═════ SUPPLIED DATA ═════

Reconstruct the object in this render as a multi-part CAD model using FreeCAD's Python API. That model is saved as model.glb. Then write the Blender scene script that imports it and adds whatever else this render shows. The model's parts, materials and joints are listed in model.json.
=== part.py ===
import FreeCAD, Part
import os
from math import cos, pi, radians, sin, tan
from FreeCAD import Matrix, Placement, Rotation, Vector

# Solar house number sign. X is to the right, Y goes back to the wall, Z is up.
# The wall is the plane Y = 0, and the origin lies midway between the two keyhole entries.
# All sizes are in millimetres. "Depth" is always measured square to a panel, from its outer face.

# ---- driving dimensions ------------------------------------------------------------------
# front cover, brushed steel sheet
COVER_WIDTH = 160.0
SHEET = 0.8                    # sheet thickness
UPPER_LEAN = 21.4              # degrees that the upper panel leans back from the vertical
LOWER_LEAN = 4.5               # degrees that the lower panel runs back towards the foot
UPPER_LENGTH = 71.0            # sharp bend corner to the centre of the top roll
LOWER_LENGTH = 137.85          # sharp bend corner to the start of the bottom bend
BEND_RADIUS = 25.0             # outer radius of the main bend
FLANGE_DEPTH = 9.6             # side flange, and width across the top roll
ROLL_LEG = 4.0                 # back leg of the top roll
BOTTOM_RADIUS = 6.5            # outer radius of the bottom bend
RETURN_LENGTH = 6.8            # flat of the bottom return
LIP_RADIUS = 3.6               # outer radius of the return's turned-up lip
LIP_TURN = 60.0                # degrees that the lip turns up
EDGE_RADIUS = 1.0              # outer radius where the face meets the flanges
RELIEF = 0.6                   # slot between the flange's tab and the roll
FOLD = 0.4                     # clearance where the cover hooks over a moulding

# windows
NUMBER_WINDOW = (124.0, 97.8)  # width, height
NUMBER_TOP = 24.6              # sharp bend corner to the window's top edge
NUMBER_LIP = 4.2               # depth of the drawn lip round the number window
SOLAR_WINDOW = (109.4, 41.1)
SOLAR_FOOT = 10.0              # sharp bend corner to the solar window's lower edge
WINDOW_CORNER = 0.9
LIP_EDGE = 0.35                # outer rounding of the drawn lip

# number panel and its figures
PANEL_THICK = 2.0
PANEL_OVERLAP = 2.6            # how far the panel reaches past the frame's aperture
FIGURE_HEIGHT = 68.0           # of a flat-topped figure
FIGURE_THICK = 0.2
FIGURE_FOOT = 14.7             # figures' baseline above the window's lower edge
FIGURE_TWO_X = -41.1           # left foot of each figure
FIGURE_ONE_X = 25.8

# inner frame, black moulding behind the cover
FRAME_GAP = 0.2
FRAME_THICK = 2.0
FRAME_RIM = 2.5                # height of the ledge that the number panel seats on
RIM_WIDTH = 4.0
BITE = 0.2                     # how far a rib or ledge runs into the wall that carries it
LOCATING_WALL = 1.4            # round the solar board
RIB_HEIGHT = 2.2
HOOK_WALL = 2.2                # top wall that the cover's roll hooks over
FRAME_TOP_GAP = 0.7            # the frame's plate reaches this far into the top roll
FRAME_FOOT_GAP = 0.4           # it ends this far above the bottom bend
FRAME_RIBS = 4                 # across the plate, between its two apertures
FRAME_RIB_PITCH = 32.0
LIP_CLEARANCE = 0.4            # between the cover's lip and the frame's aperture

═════

**EXERCISE TASK**
Pick each line holding the word "this" out of the data and copy it.

**ANSWER FOR THE TASK**
Reconstruct the object in this render as a multi-part CAD model using FreeCAD's Python API. That model is saved as model.glb. Then write the Blender scene script that imports it and adds whatever else this render shows. The model's parts, materials and joints are listed in model.json.
FRAME_TOP_GAP = 0.7            # the frame's plate reaches this far into the top roll
FRAME_FOOT_GAP = 0.4           # it ends this far above the bottom bend